L’Ouragan Mathieu: 6 mois après

Au regard de la situation de vulnérabilité du pays, encore aggravée suite au passage du cyclone Mathieu, nous pensons tout au moins qu’il faudrait une Direction Protection Civile (DPC) renforcée et autonome. Elle doit être dotée de cellules de prévention et de gestion de risques dans presque tous les domaines. Des architectes urbanistes, environnementalistes, des ingénieur-agronomes, des experts en prévention de risques, des ingénieur-géographes, des écologistes, des médecins chirurgiens, etc…, constitueront le personnel au sommet. L’une des tâches de cette DPC renforcée serait d’accompagner et de fournir des données à la Direction de l’Aménagement du territoire (DAT).

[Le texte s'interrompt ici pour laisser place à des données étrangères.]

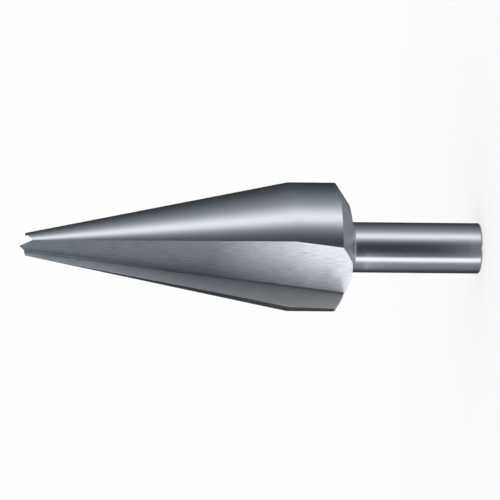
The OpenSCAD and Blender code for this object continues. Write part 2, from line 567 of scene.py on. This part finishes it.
# One steel for each material slot, in the order of GROUND to SHANK
materials = [
    steel("ground_steel", STEEL, (0.17, 0.23), TURNING_MARKS, 0.0005),
    # Heel walls: dark towards the point and light towards the shank, which is painted light and shade.
    steel(
        "heel_steel", (0.28, 0.305, 0.35), (0.45, 0.6), WALL_MARKS, 0.01,
        streaks=0.3, rear=(0.8, 0.82, 0.87), span=(43, 27), metallic=0.6,
    ),
    # Rake walls: light towards the point and dark towards the shank, which is painted light and shade.
    steel(
        "rake_steel", (0.72, 0.74, 0.78), (0.45, 0.6), WALL_MARKS, 0.01,
        streaks=0.15, rear=(0.37, 0.38, 0.38), span=(62, 32), metallic=0.7,
    ),
    # Flute roots: darker towards the shank, which is painted shade in the flute's crease.
    steel(
        "root_steel", (0.62, 0.64, 0.67), (0.4, 0.5), (0.3, 0.3, 3.0), 0.001,
        streaks=0.1, rear=(0.32, 0.34, 0.37), span=(64, 50),
    ),
    steel("turned_steel", STEEL, (0.3, 0.4), (0.3, 0.3, 0.3), 0.001),
    steel("point_steel", STEEL, (0.12, 0.18), (0.1, 1.0, 0.1), 0.0005),
    steel("shank_steel", STEEL, (0.13, 0.17), TURNING_MARKS, 0.0003),
]
bit = build_bit(materials)
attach(bit, "root")
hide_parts("cone_drill")

# Floor. Its material whitens a part of the shadow for the rays that show it, and is clear from below.
# Glossy rays don't see it, because its edge bent the bands near the shank's end.
FLOOR_R = 6
FLOOR_Z = -0.00005
FLOOR_COLOR = (0.95, 0.95, 0.95, 1)
FLOOR_ROUGHNESS = 0.9
FLOOR_WHITENING = 0.55

bpy.ops.mesh.primitive_circle_add(vertices=96, radius=FLOOR_R, fill_type="NGON", location=(0, 0, FLOOR_Z))
floor = bpy.context.object
floor.name = "floor"
floor.visible_glossy = False
material, nodes, links = new_material("pale_floor")
nodes["Principled BSDF"].inputs["Base Color"].default_value = FLOOR_COLOR
nodes["Principled BSDF"].inputs["Roughness"].default_value = FLOOR_ROUGHNESS
light_path = nodes.new("ShaderNodeLightPath")
seen = light_path.outputs["Is Camera Ray"]
for ray in ("Is Glossy Ray", "Is Transmission Ray"):
    seen = math_node(nodes, links, "ADD", seen, light_path.outputs[ray])
lift = math_node(nodes, links, "MULTIPLY", seen, FLOOR_WHITENING)
white = nodes.new("ShaderNodeEmission").outputs[0]
lifted = blend(nodes, links, lift, nodes["Principled BSDF"].outputs[0], white)
below = nodes.new("ShaderNodeNewGeometry").outputs["Backfacing"]
clear = nodes.new("ShaderNodeBsdfTransparent").outputs[0]
links.new(blend(nodes, links, below, lifted, clear), nodes["Material Output"].inputs[0])
floor.data.materials.append(material)

# Studio cards round the bit, which only the steel's reflections see. Each pair of a tent is a direction
# about the axis, in degrees from the camera's side towards +X, and how bright the card is there.
UNDER_TENT = [
    (-180, 0.32), (-120, 0.32), (-85, 0.5), (-62, 1.0), (-45, 1.0), (-28, 0.35), (0, 0.2), (20, 0.25),
    (40, 0.8), (60, 0.9), (78, 0.5), (120, 0.32), (180, 0.32),
]
END_TENT = [
    (-180, 0.05), (-130, 0.08), (-105, 0.27), (-80, 0.37), (-68, 0.7), (-62, 1.65), (-49, 1.65), (-43, 0.5),
    (-36, 0.35), (-15, 0.28), (14, 0.28), (30, 0.5), (40, 0.9), (46, 1.35), (58, 1.35), (66, 0.9),
    (80, 0.46), (95, 0.3), (120, 0.14), (150, 0.06), (180, 0.05),
]
LOW_TENT = [
    (-180, 0.05), (-130, 0.08), (-105, 0.27), (-80, 0.37), (-68, 0.7), (-62, 1.65), (-49, 1.65),
    (-43, 0.35), (-36, 0.2), (-15, 0.07), (0, 0.07), (14, 0.1), (22, 0.2), (30, 0.4), (40, 0.9),
    (46, 1.35), (58, 1.35), (66, 0.9), (80, 0.46), (95, 0.3), (120, 0.14), (150, 0.06), (180, 0.05),
]
BAND_TENT = [
    (-180, 0.05), (-130, 0.05), (-120, 0.25), (-108, 1.2), (-98, 1.8), (-50, 1.8), (-36, 1.4), (-20, 0.3),
    (0, 0.07), (10, 0.09), (20, 0.18), (30, 0.35), (40, 0.9), (46, 1.45), (56, 1.45), (66, 0.9), (80, 0.46),
    (95, 0.28), (120, 0.12), (150, 0.05), (180, 0.05),
]
CONE_TENT = [
    (-180, 0.05), (-128, 0.05), (-114, 0.12), (-102, 0.2), (-80, 0.3), (-66, 1.2), (-40, 1.2), (-28, 0.4),
    (-15, 0.1), (0, 0.07), (10, 0.09), (20, 0.18), (30, 0.35), (40, 0.9), (46, 1.45), (56, 1.45), (66, 0.9),
    (80, 0.46), (95, 0.28), (120, 0.12), (150, 0.05), (180, 0.05),
]

# These two cards glow by height, in mm, and fade out by direction
RISE_TENT = [(9, 1.8), (30, 1.8), (46, 0.35), (90, 0.25)]
RISE_FADE = [(-127, 0), (-106, 1), (-70, 1), (-40, 0)]
HEEL_CARD = [(17, 2.0), (32, 2.0), (37, 1.0), (43, 0.3), (50, 0.12), (75, 0.12)]
HEEL_FADE = [(-122, 0), (-108, 1), (-88, 1), (-66, 0)]

# The brightest level on any card, the tint of dark levels, and the level at which it has faded away
BRIGHTEST = 2.0
DARK_TINT = (0.9, 1.0, 1.12)
UNTINTED = 1.2

TENT_R = 90
ROUND = (-180, 180)
CARD_STEP = 3


def tone_ramp(nodes, links, value, stops, low, high, brightest=1.0):
    """A colour ramp over a value that runs from low to high. Dark levels are a little blue."""
    ramp = nodes.new("ShaderNodeValToRGB")
    links.new(remap(nodes, links, value, (low, high), (0, 1)), ramp.inputs["Fac"])
    points = ramp.color_ramp.elements
    points.remove(points[1])
    for i, (at, level) in enumerate(stops):
        point = points[0] if i == 0 else points.new(1)
        point.position = (at - low) / (high - low)
        dark = max(1 - level / UNTINTED, 0)
        point.color = [level / brightest * (1 + dark * (tint - 1)) for tint in DARK_TINT] + [1]
    return ramp.outputs["Color"]


def card(name, rings, span, stops, along_z=False, fade=None):
    """A stage object swept about the axis through rings of radius and height, in mm, over a span of
    directions. It glows by direction or by height, and fade is how solid it is in each direction."""
    bm = bmesh.new()
    start, end = span
    steps = int((end - start) / CARD_STEP)
    rows = []
    for radius, z in rings:
        row = []
        for i in range(steps + 1):
            way = math.radians(start + (end - start) * i / steps)
            place = (radius * MM * math.sin(way), -radius * MM * math.cos(way), z * MM)
            row.append(bm.verts.new(place))
        rows.append(row)
    for lower, upper in zip(rows, rows[1:]):
        for i in range(steps):
            bm.faces.new((lower[i], lower[i + 1], upper[i + 1], upper[i]))
    mesh = bpy.data.meshes.new(name)
    bm.to_mesh(mesh)
    bm.free()
    material, nodes, links = new_material(name)
    nodes.remove(nodes["Principled BSDF"])
    parts = nodes.new("ShaderNodeSeparateXYZ")
    links.new(nodes.new("ShaderNodeTexCoord").outputs["Object"], parts.inputs[0])
    forward = math_node(nodes, links, "MULTIPLY", parts.outputs["Y"], -1)
    turn = math_node(nodes, links, "ARCTAN2", parts.outputs["X"], forward)
    degrees = remap(nodes, links, turn, (-math.pi, math.pi), ROUND)
    height = remap(nodes, links, parts.outputs["Z"], (0, MM), (0, 1))
    height.node.clamp = False
    glow = nodes.new("ShaderNodeEmission")
    glow.inputs["Strength"].default_value = BRIGHTEST
    value = height if along_z else degrees
    color = tone_ramp(nodes, links, value, stops, stops[0][0], stops[-1][0], BRIGHTEST)
    links.new(color, glow.inputs["Color"])
    surface = glow.outputs[0]
    if fade:
        solid = tone_ramp(nodes, links, degrees, fade, start, end)
        clear = nodes.new("ShaderNodeBsdfTransparent").outputs[0]
        surface = blend(nodes, links, solid, clear, surface)
    links.new(surface, nodes["Material Output"].inputs[0])
    material.cycles.emission_sampling = "NONE"
    mesh.materials.append(material)
    made = bpy.data.objects.new(name, mesh)
    bpy.context.scene.collection.objects.link(made)
    made.visible_camera = False
    made.visible_diffuse = False
    made.visible_transmission = False
    made.visible_volume_scatter = False
    made.visible_shadow = False


def tent(name, low, high, stops):
    """A card all the way round the axis, between two heights in mm."""
    card(name, [(TENT_R, low), (TENT_R, high)], ROUND, stops)


def disc(name, radius, z, level):
    """A level card of one brightness, across the axis at a height. Sizes are in mm."""
    card(name, [(1, z), (radius, z)], ROUND, [(ROUND[0], level), (ROUND[1], level)])


disc("under_card", TENT_R, -240, 0.32)
tent("under_tent", -240, -32, UNDER_TENT)
disc("end_card", 40, -230, 1.3)
tent("end_tent", -32, -9, END_TENT)
tent("low_tent", -9, 9, LOW_TENT)
tent("band_tent", 9, 42, BAND_TENT)
tent("cone_tent", 42, 260, CONE_TENT)
card("rise_tent", [(86, 9), (86, 90)], (-127, -40), RISE_TENT, along_z=True, fade=RISE_FADE)
card("heel_card", [(40, 17), (40, 75)], (-122, -66), HEEL_CARD, along_z=True, fade=HEEL_FADE)
disc("top_card", 50, 200, 1.8)

# World: plain white light
WORLD_STRENGTH = 1.05

world = bpy.data.worlds.new("studio")
bpy.context.scene.world = world
world.use_nodes = True
world.node_tree.nodes["Background"].inputs["Color"].default_value = (1, 1, 1, 1)
world.node_tree.nodes["Background"].inputs["Strength"].default_value = WORLD_STRENGTH

# Camera: it looks along +Y from a little above, rolled by a quarter turn, with up in the world to the left
CAMERA_LIFT = math.radians(7.946)
CAMERA_ROLL = math.radians(0.528)
CAMERA_DISTANCE = 3.075
FRAME_WIDTH = 0.07913
AIM_Z = 36.9 * MM
AIM_RIGHT = 0.2513 * MM
AIM_UP = -0.5862 * MM
SENSOR_MM = 36
CLIP_NEAR = 0.1
CLIP_FAR = 30

right = Vector((0, -math.sin(CAMERA_LIFT), -math.cos(CAMERA_LIFT)))
up = Vector((1, 0, 0))
back = right.cross(up)
rolled_right = right * math.cos(CAMERA_ROLL) + up * math.sin(CAMERA_ROLL)
rolled_up = up * math.cos(CAMERA_ROLL) - right * math.sin(CAMERA_ROLL)
aim = Vector((0, 0, AIM_Z)) + rolled_right * AIM_RIGHT + rolled_up * AIM_UP
camera_data = bpy.data.cameras.new("camera")
camera_data.sensor_width = SENSOR_MM
camera_data.lens = SENSOR_MM * CAMERA_DISTANCE / FRAME_WIDTH
camera_data.clip_start = CLIP_NEAR
camera_data.clip_end = CLIP_FAR
camera = bpy.data.objects.new("camera", camera_data)
bpy.context.scene.collection.objects.link(camera)
turn = Matrix((rolled_right, rolled_up, back)).transposed()
camera.matrix_world = Matrix.Translation(aim + back * CAMERA_DISTANCE) @ turn.to_4x4()
bpy.context.scene.camera = camera
bpy.context.scene.view_settings.view_transform = "Standard"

Dans le cadre d’une politique d’aménagement et d’urbanisation, la DPC, de concert avec la DAT servirait à mieux organiser le territoire. Du même coup, la démarche de ces deux entités conduirait à une réduction significative des vulnérabilités aux désastres probables et leurs impacts. Alors, le relèvement et la réponse suite à une catastrophe se feraient sans trop de difficulté. C’est à ce moment-là que nous pourrions commencer à parler d’un Pays de grande endurance et non sinistré.